In other words, marijuana causes brain damage in adolescence. It won’t help your son manage his anxiety over the long run, and it may even increase the odds that he’ll suffer from anxiety more, as cannabis use is also associated with a dysregulated stress response.
Marijuana can also worsen your son’s difficulties with executive functioning, making it hard for him to do things like plan, initiate tasks, or maintain his focus on things that aren’t inherently interesting to him. Research has shown that THC can impair working memory, and that use during adolescence and young adulthood is associated with impaired brain functioning and corresponding declines in IQ.
Another concern: Cannabis use influences motivation, something that your son probably really needs right now. Researchers point to “reduced motivation and capacity for usual activities required for everyday life, a loss of energy and drive to work” in marijuana users. This side effect likely has to do with the ways that THC impairs the function of dopamine, a neurotransmitter involved in the brain’s reward and pleasure systems.
I know most people, your son included, don’t perceive much risk in using marijuana now and again. But perception is not reality.
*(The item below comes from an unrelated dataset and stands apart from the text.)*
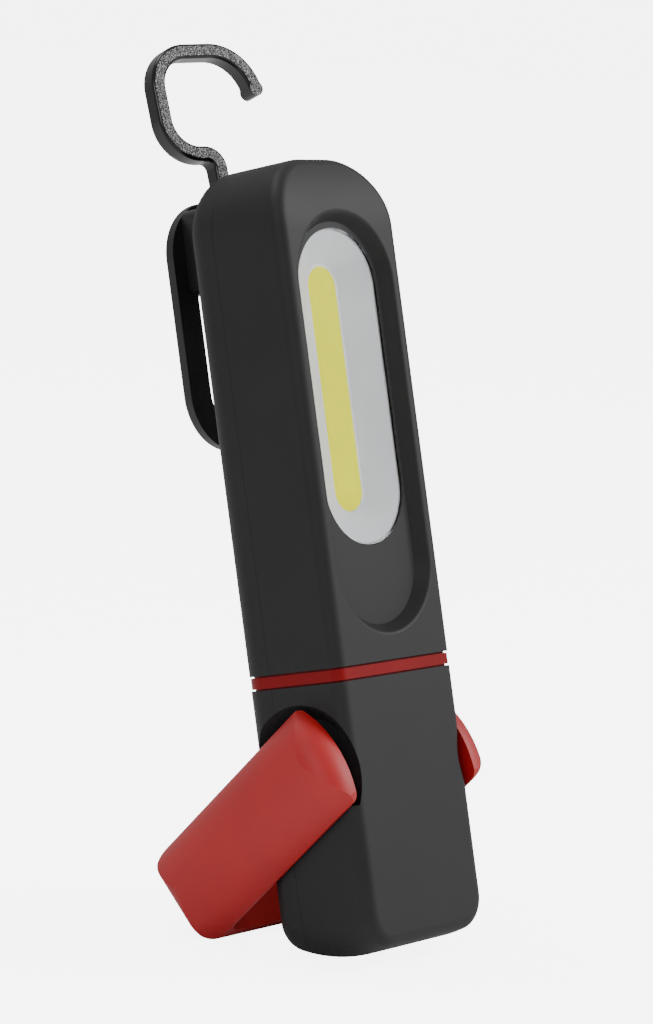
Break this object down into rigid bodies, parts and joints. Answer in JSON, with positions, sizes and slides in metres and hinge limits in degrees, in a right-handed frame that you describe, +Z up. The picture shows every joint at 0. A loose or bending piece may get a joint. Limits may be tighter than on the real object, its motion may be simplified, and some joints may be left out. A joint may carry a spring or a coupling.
{
  "type": "rechargeable inspection lamp",
  "caption": "Hand-held LED inspection lamp with a swing-out stand, a belt clip and a swivel hook, leaning on its stand.",
  "frame": {"origin": "point on the floor straight below the stand's pivot axis, where the round bottom of the base touches it, in the middle of the lamp's width", "axes": "+Z up; -Y towards the side the window faces; +X to the right seen from that side; the lamp leans back towards +Y by 14.0 degrees, resting on its base and the lower edge of its stand"},
  "size_m": [0.0696, 0.1087, 0.2414],
  "materials": {
    "housing_black": "soft-touch, very fine grain",
    "base_black": "soft-touch, very fine grain",
    "ring_red": "satin red",
    "stand_red": "soft satin red",
    "clip_black": "satin black",
    "hook_black": "glossy with grained faces",
    "lens_clear": "clear",
    "reflector_white": "satin white",
    "phosphor_yellow": "smooth resin",
    "board_metal": "brushed",
    "sink_metal": "plain",
    "board_green": "satin",
    "part_black": "satin",
    "cell_wrap": "glossy wrap",
    "nickel": "nickel plated",
    "screw_steel": "zinc plated",
    "button_rubber": "soft matte",
    "flap_rubber": "soft matte",
    "bush_brass": "turned",
    "washer_nylon": "natural nylon",
    "plate_steel": "plain"
  },
  "bodies": {
    "lamp": {"front_housing": "housing_black", "rear_housing": "housing_black", "trim_ring": "ring_red", "base_front_shell": "base_black", "base_rear_shell": "base_black", "lens": "lens_clear", "reflector": "reflector_white", "led_strip": "phosphor_yellow", "led_board": "board_metal", "heat_sink": "sink_metal", "main_board": "board_green", "switch_body": "part_black", "charge_socket": "part_black", "battery_cell": "cell_wrap", "battery_cradle": "part_black", "battery_contacts": "nickel", "clip_block": "clip_black", "clip_screws": "screw_steel", "belt_clip": "clip_black", "pivot_bushes": "bush_brass", "friction_washers": "washer_nylon", "housing_screws": "screw_steel"},
    "button": {"power_button": "button_rubber"},
    "flap": {"port_flap": "flap_rubber"},
    "hook": {"swivel_hook": "hook_black", "hook_retainer": "nickel"},
    "stand": {"stand_bracket": "stand_red", "foot_magnets": "nickel", "foot_plate": "plate_steel", "pivot_pins": "screw_steel", "pivot_clips": "nickel"}
  },
  "joints": [
    {"name": "stand_swing", "type": "hinge", "parent": "lamp", "child": "stand", "pos_m": [0, 0, 0.0492], "axis": [1, 0, 0], "range_deg": [-57.5, 75]},
    {"name": "hook_swivel", "type": "hinge", "parent": "lamp", "child": "hook", "pos_m": [0, 0.06245, 0.20038], "axis": [0, 0.242, 0.9703], "continuous": true},
    {"name": "button_press", "type": "slide", "parent": "lamp", "child": "button", "axis": [0, -0.9703, 0.242], "range_m": [0, 0.0008], "stiffness_N_per_m": 800, "springref_m": -0.001},
    {"name": "flap_open", "type": "hinge", "parent": "lamp", "child": "flap", "pos_m": [0, 0.03128, 0.10107], "axis": [1, 0, 0], "range_deg": [0, 95]}
  ]
}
Even if recreational marijuana were legal for teenagers and college students (it is not in any state for those under the age of 21), it is still risky. And it’s a different drug than it was a generation ago—in most cases, it’s three times stronger.
A better approach, Considering, would be to help your son manage his anxiety in healthier—and more effective—ways. Meditation, for example, has been shown to reduce anxiety and improve both executive function and attention deficits. I know: It isn’t easy! Hang in there.